_YOUR OBJECTIVE_
Exactly the lines between the line containing "What bpy script" and the line containing "NIPPLE_LENGTH = 1.6", together with those two lines, are to be output.

_RECORDS SHOWN_
==================================================

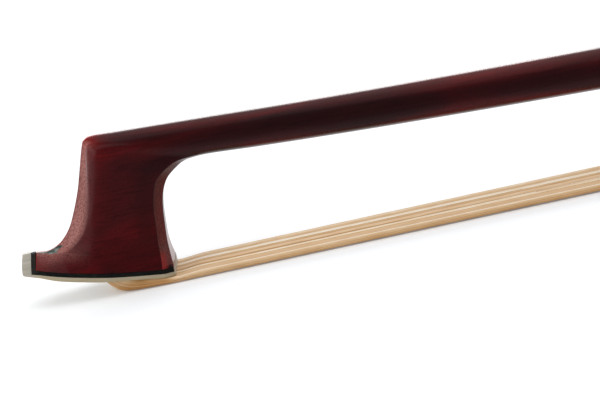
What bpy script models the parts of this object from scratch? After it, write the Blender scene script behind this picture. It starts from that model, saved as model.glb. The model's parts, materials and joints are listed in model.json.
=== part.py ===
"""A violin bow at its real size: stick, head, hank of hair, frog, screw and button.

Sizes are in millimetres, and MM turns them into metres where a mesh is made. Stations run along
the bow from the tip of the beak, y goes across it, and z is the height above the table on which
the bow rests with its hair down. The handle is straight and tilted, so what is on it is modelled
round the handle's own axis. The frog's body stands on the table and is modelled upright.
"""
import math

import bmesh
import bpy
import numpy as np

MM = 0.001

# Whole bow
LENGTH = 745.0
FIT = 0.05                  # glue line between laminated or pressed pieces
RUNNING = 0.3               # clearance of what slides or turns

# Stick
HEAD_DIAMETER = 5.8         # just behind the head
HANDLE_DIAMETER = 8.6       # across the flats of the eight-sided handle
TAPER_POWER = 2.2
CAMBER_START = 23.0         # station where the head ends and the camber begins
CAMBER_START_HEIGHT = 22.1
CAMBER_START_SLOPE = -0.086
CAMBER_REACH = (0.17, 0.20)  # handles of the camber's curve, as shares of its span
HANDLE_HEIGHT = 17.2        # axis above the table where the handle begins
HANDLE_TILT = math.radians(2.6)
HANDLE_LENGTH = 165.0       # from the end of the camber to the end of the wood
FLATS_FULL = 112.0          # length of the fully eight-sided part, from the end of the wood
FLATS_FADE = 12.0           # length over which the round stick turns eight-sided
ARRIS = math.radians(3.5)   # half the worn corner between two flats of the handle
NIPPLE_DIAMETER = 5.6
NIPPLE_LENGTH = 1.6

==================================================

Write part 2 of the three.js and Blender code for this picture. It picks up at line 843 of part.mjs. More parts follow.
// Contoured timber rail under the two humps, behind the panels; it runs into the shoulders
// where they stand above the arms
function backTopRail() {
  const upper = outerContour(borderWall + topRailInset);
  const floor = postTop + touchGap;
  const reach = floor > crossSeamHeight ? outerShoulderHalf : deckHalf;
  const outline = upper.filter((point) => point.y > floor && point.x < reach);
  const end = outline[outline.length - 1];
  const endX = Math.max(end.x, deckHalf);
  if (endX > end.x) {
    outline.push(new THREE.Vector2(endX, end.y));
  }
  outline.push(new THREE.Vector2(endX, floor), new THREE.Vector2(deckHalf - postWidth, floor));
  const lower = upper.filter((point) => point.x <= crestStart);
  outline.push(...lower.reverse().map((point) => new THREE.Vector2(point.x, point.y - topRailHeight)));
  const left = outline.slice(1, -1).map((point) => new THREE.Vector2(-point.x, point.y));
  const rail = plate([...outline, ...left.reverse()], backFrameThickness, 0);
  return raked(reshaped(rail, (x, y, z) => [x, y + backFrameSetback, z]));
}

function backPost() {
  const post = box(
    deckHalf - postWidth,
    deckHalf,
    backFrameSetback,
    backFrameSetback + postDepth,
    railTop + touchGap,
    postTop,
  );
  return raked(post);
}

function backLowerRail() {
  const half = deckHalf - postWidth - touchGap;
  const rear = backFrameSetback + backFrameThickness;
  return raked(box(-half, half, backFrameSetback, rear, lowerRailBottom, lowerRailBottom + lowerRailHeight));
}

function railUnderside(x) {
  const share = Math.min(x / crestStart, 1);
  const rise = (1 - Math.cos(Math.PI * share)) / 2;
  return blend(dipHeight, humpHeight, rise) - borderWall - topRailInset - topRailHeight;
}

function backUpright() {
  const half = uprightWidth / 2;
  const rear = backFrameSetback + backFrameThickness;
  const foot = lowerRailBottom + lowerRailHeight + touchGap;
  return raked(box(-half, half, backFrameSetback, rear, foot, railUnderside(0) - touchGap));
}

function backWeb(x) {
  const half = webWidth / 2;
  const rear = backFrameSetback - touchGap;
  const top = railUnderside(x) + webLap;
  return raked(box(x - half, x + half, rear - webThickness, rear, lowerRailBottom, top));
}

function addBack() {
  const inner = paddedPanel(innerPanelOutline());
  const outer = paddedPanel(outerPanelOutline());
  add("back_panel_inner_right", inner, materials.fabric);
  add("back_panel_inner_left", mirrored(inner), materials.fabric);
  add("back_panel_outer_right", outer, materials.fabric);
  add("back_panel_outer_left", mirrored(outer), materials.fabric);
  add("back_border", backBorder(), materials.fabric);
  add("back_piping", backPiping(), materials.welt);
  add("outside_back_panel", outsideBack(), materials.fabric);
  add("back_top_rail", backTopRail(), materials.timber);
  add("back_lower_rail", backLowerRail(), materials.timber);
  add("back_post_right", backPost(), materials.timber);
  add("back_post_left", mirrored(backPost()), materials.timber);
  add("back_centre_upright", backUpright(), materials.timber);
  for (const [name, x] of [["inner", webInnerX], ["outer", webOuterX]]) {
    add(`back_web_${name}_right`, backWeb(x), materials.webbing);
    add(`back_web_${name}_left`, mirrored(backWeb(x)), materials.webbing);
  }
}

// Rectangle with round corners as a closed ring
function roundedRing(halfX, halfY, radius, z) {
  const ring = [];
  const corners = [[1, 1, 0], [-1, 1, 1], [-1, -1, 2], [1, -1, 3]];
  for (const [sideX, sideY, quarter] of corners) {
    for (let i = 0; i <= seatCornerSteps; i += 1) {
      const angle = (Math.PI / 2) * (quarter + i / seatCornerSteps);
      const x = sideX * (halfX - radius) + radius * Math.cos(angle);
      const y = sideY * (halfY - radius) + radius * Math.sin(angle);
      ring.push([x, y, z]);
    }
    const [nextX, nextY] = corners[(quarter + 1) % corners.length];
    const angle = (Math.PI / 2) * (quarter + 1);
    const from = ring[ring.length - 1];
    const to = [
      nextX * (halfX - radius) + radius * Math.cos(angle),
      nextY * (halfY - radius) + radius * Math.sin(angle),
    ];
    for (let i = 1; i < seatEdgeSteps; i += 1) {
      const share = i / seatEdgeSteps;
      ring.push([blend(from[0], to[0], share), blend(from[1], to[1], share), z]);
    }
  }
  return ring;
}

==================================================

_ANSWER IN FULL_
What bpy script models the parts of this object from scratch? After it, write the Blender scene script behind this picture. It starts from that model, saved as model.glb. The model's parts, materials and joints are listed in model.json.
=== part.py ===
"""A violin bow at its real size: stick, head, hank of hair, frog, screw and button.

Sizes are in millimetres, and MM turns them into metres where a mesh is made. Stations run along
the bow from the tip of the beak, y goes across it, and z is the height above the table on which
the bow rests with its hair down. The handle is straight and tilted, so what is on it is modelled
round the handle's own axis. The frog's body stands on the table and is modelled upright.
"""
import math

import bmesh
import bpy
import numpy as np

MM = 0.001

# Whole bow
LENGTH = 745.0
FIT = 0.05                  # glue line between laminated or pressed pieces
RUNNING = 0.3               # clearance of what slides or turns

# Stick
HEAD_DIAMETER = 5.8         # just behind the head
HANDLE_DIAMETER = 8.6       # across the flats of the eight-sided handle
TAPER_POWER = 2.2
CAMBER_START = 23.0         # station where the head ends and the camber begins
CAMBER_START_HEIGHT = 22.1
CAMBER_START_SLOPE = -0.086
CAMBER_REACH = (0.17, 0.20)  # handles of the camber's curve, as shares of its span
HANDLE_HEIGHT = 17.2        # axis above the table where the handle begins
HANDLE_TILT = math.radians(2.6)
HANDLE_LENGTH = 165.0       # from the end of the camber to the end of the wood
FLATS_FULL = 112.0          # length of the fully eight-sided part, from the end of the wood
FLATS_FADE = 12.0           # length over which the round stick turns eight-sided
ARRIS = math.radians(3.5)   # half the worn corner between two flats of the handle
NIPPLE_DIAMETER = 5.6
NIPPLE_LENGTH = 1.6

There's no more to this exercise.